START

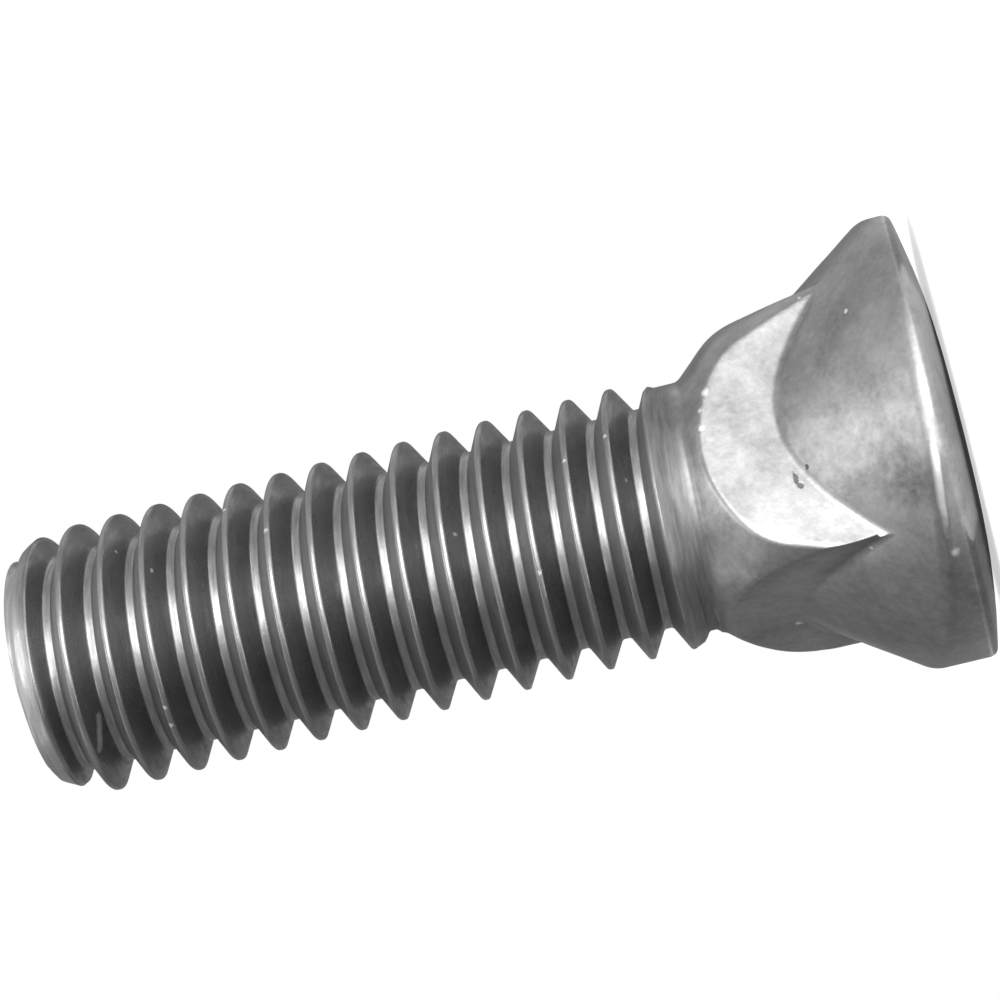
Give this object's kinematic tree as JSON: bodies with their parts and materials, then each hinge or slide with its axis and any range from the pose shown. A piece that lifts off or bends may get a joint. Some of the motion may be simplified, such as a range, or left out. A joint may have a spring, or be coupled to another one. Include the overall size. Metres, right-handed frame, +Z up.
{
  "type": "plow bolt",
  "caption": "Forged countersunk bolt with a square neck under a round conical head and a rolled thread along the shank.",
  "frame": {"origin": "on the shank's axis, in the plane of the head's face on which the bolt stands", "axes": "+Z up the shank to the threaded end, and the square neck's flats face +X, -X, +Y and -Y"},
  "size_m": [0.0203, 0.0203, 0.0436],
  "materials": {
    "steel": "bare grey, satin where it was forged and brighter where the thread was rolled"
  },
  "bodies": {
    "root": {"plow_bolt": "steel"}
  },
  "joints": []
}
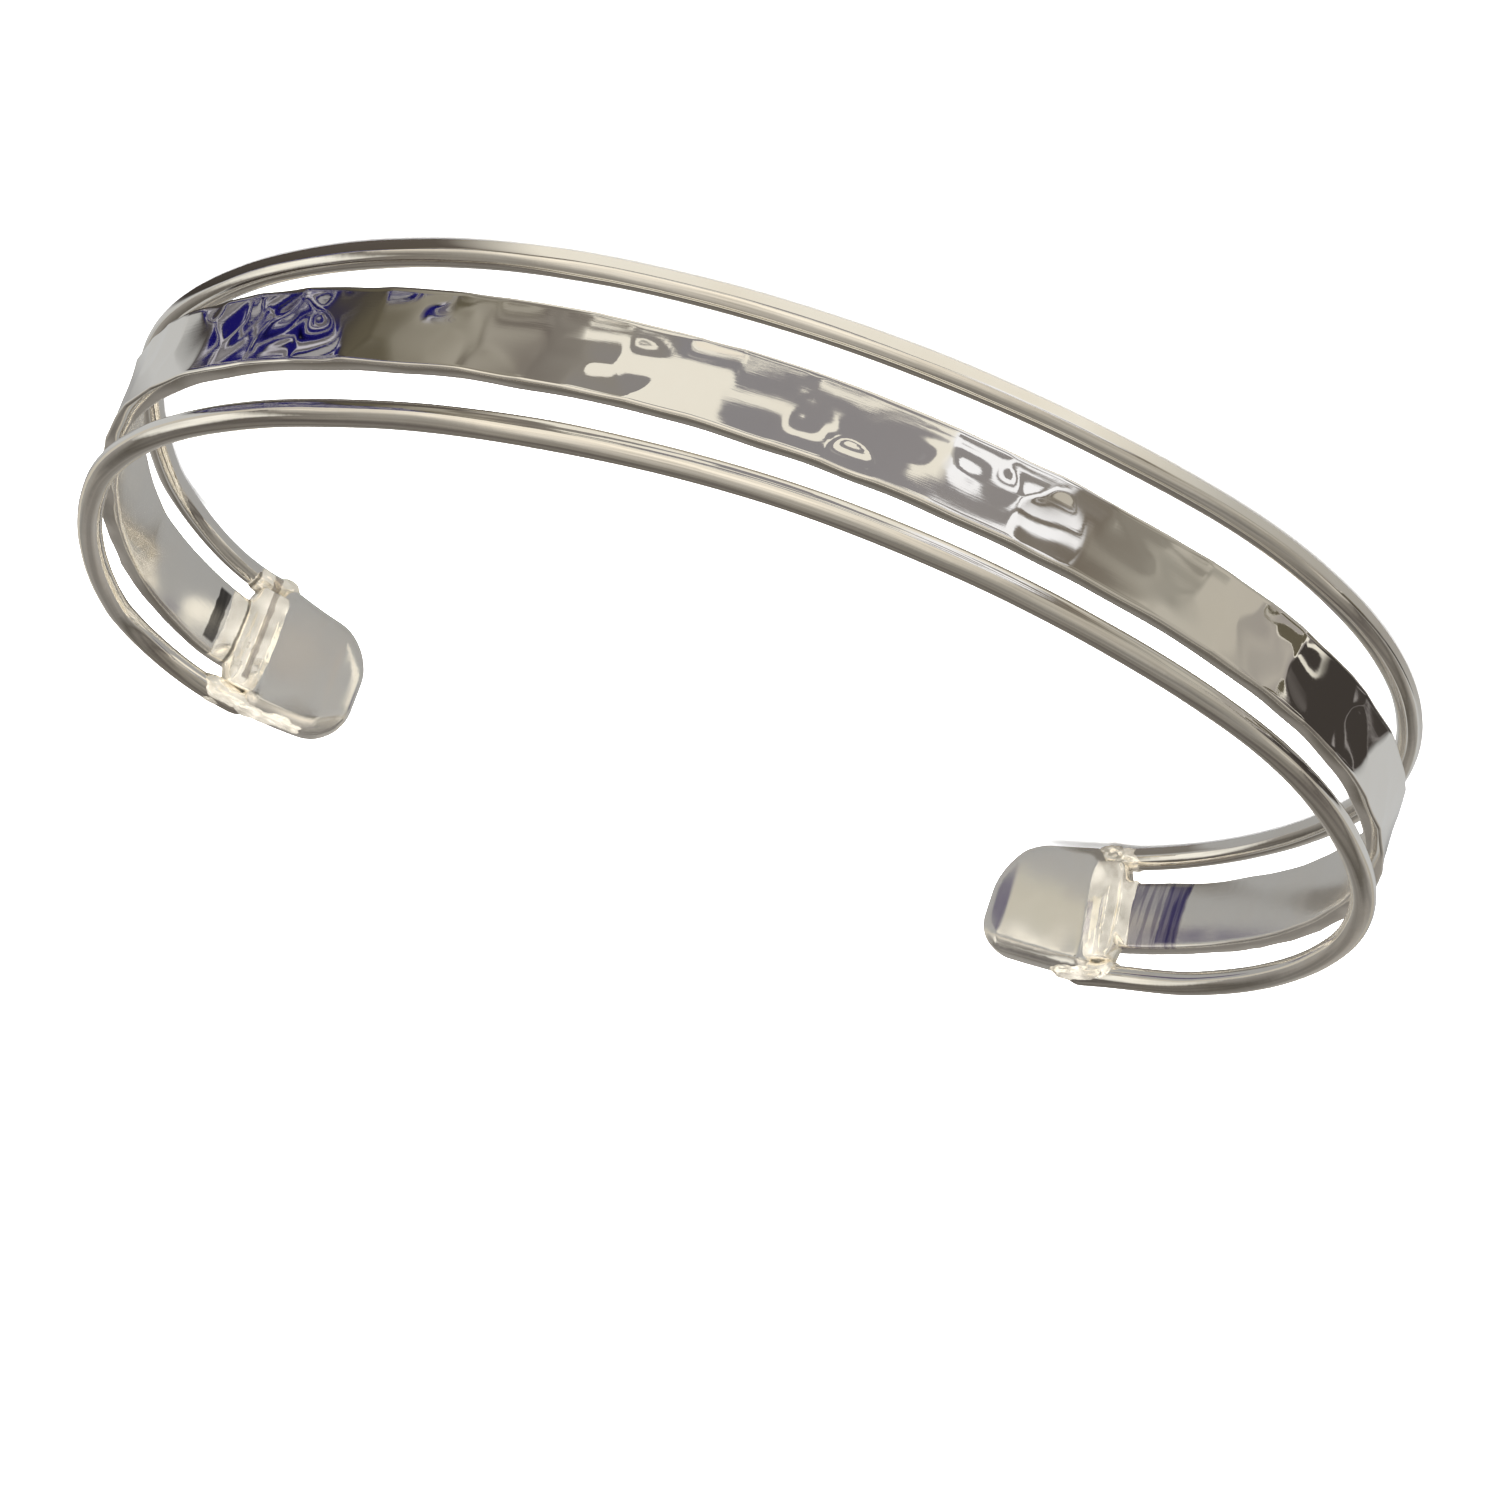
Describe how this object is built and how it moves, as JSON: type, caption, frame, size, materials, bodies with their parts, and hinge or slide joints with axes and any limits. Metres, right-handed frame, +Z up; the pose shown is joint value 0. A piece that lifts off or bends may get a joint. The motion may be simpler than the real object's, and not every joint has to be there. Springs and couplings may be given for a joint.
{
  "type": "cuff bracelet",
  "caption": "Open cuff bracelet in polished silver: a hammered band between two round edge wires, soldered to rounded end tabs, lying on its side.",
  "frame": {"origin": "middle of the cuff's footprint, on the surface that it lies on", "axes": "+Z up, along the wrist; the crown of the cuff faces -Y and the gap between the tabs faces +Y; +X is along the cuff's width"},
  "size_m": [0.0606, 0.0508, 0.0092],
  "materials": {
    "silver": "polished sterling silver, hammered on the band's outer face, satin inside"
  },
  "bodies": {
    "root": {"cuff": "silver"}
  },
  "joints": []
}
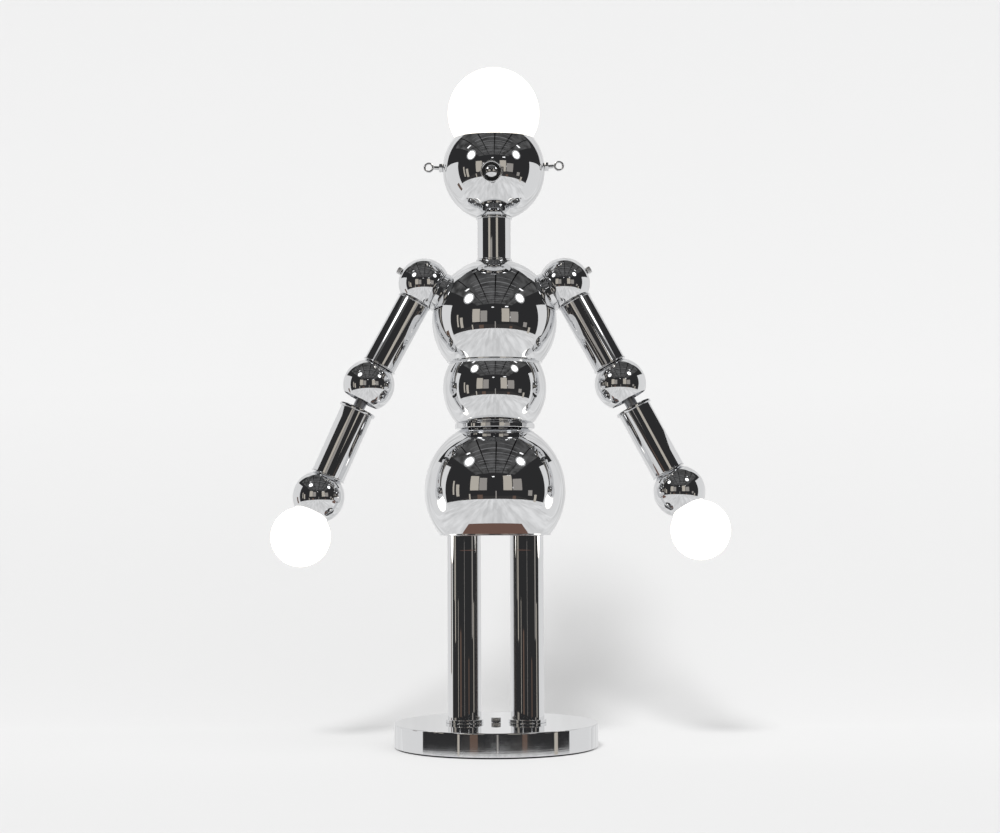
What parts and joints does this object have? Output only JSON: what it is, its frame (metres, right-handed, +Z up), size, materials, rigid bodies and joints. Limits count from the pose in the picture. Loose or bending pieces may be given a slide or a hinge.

END

- _WORK TO DO_
Return every record, word for word.

- _SOLUTION TO THIS EXERCISE_
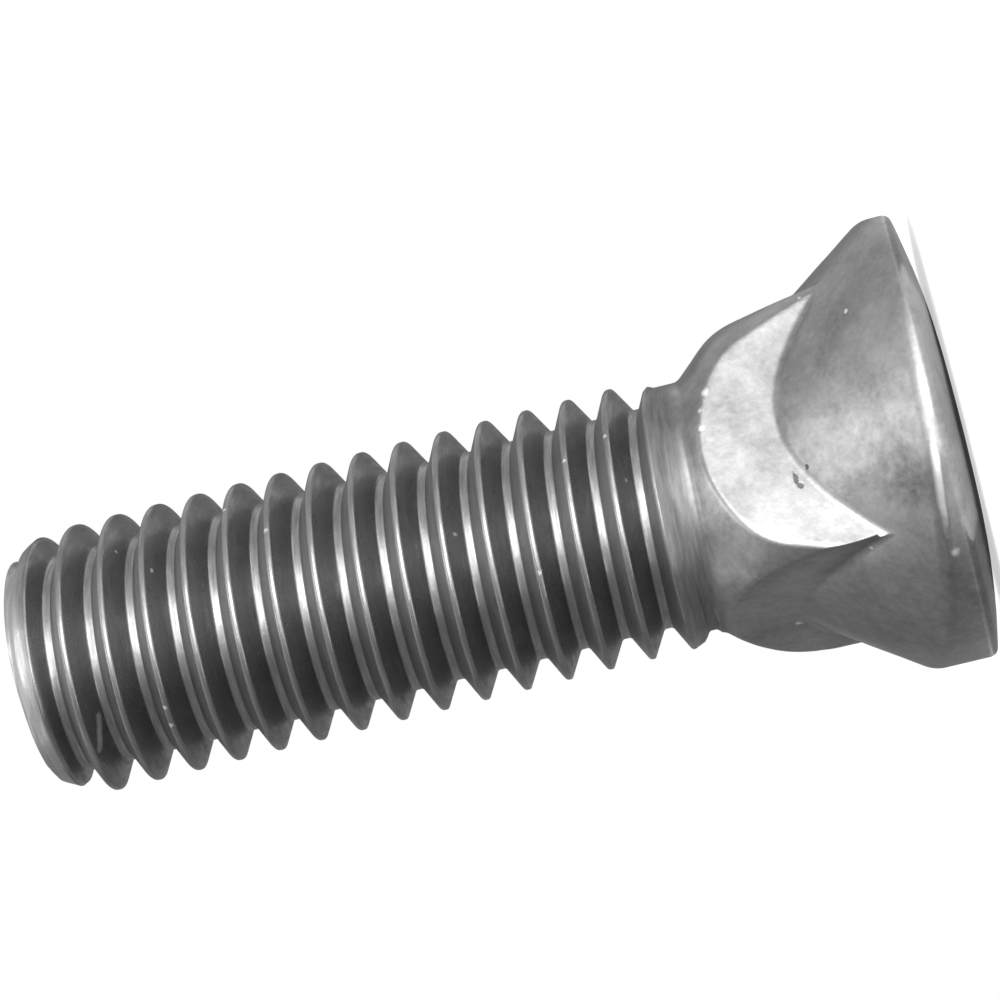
Give this object's kinematic tree as JSON: bodies with their parts and materials, then each hinge or slide with its axis and any range from the pose shown. A piece that lifts off or bends may get a joint. Some of the motion may be simplified, such as a range, or left out. A joint may have a spring, or be coupled to another one. Include the overall size. Metres, right-handed frame, +Z up.
{
  "type": "plow bolt",
  "caption": "Forged countersunk bolt with a square neck under a round conical head and a rolled thread along the shank.",
  "frame": {"origin": "on the shank's axis, in the plane of the head's face on which the bolt stands", "axes": "+Z up the shank to the threaded end, and the square neck's flats face +X, -X, +Y and -Y"},
  "size_m": [0.0203, 0.0203, 0.0436],
  "materials": {
    "steel": "bare grey, satin where it was forged and brighter where the thread was rolled"
  },
  "bodies": {
    "root": {"plow_bolt": "steel"}
  },
  "joints": []
}
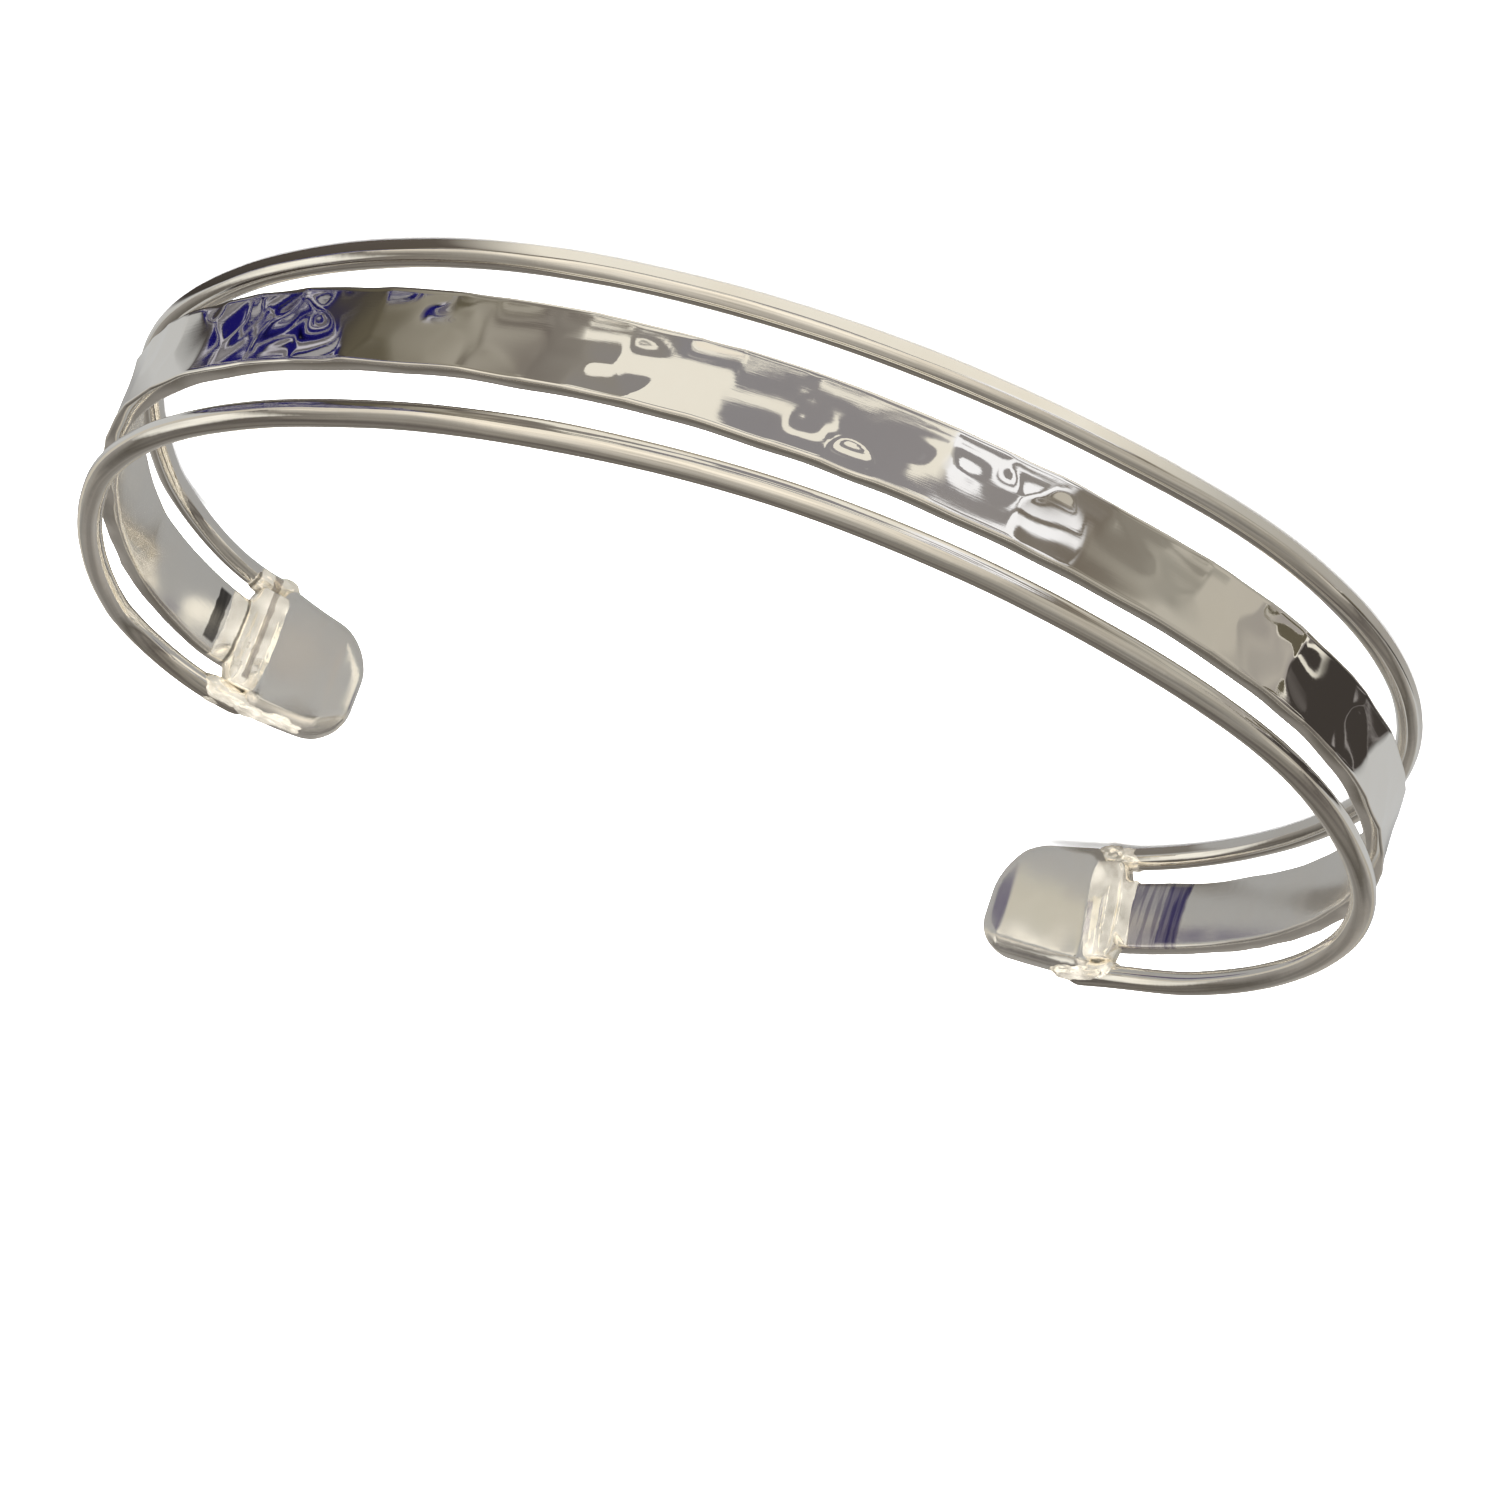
Describe how this object is built and how it moves, as JSON: type, caption, frame, size, materials, bodies with their parts, and hinge or slide joints with axes and any limits. Metres, right-handed frame, +Z up; the pose shown is joint value 0. A piece that lifts off or bends may get a joint. The motion may be simpler than the real object's, and not every joint has to be there. Springs and couplings may be given for a joint.
{
  "type": "cuff bracelet",
  "caption": "Open cuff bracelet in polished silver: a hammered band between two round edge wires, soldered to rounded end tabs, lying on its side.",
  "frame": {"origin": "middle of the cuff's footprint, on the surface that it lies on", "axes": "+Z up, along the wrist; the crown of the cuff faces -Y and the gap between the tabs faces +Y; +X is along the cuff's width"},
  "size_m": [0.0606, 0.0508, 0.0092],
  "materials": {
    "silver": "polished sterling silver, hammered on the band's outer face, satin inside"
  },
  "bodies": {
    "root": {"cuff": "silver"}
  },
  "joints": []
}
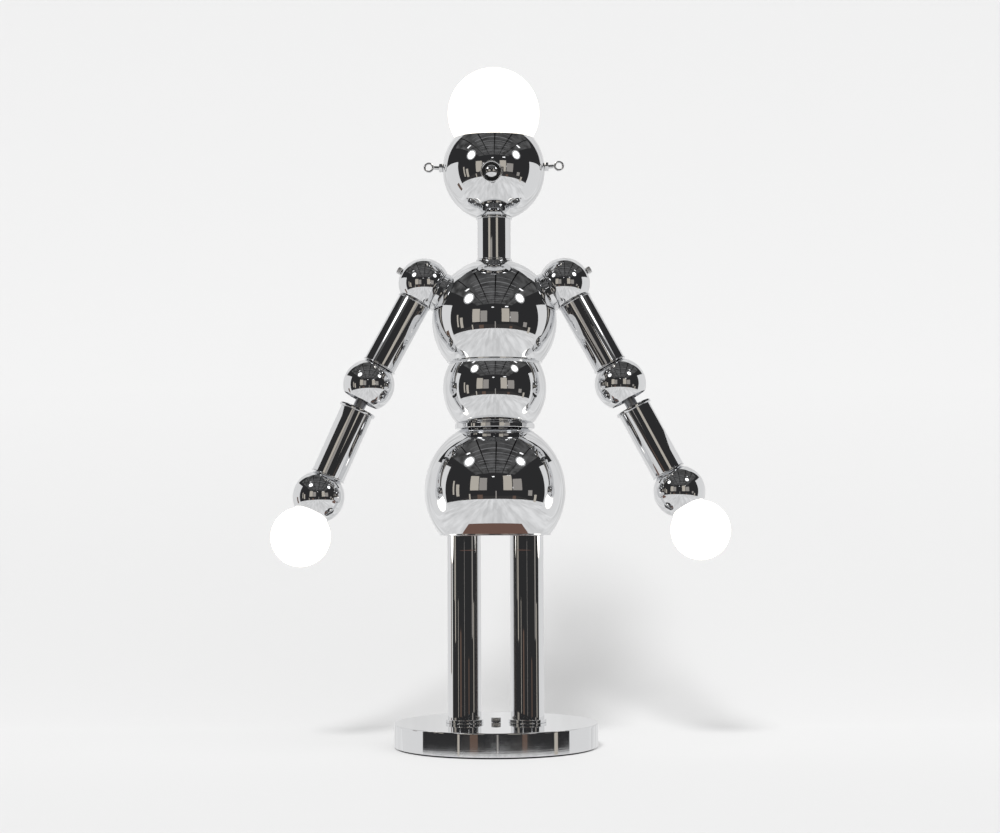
What parts and joints does this object have? Output only JSON: what it is, its frame (metres, right-handed, +Z up), size, materials, rigid bodies and joints. Limits count from the pose in the picture. Loose or bending pieces may be given a slide or a hinge.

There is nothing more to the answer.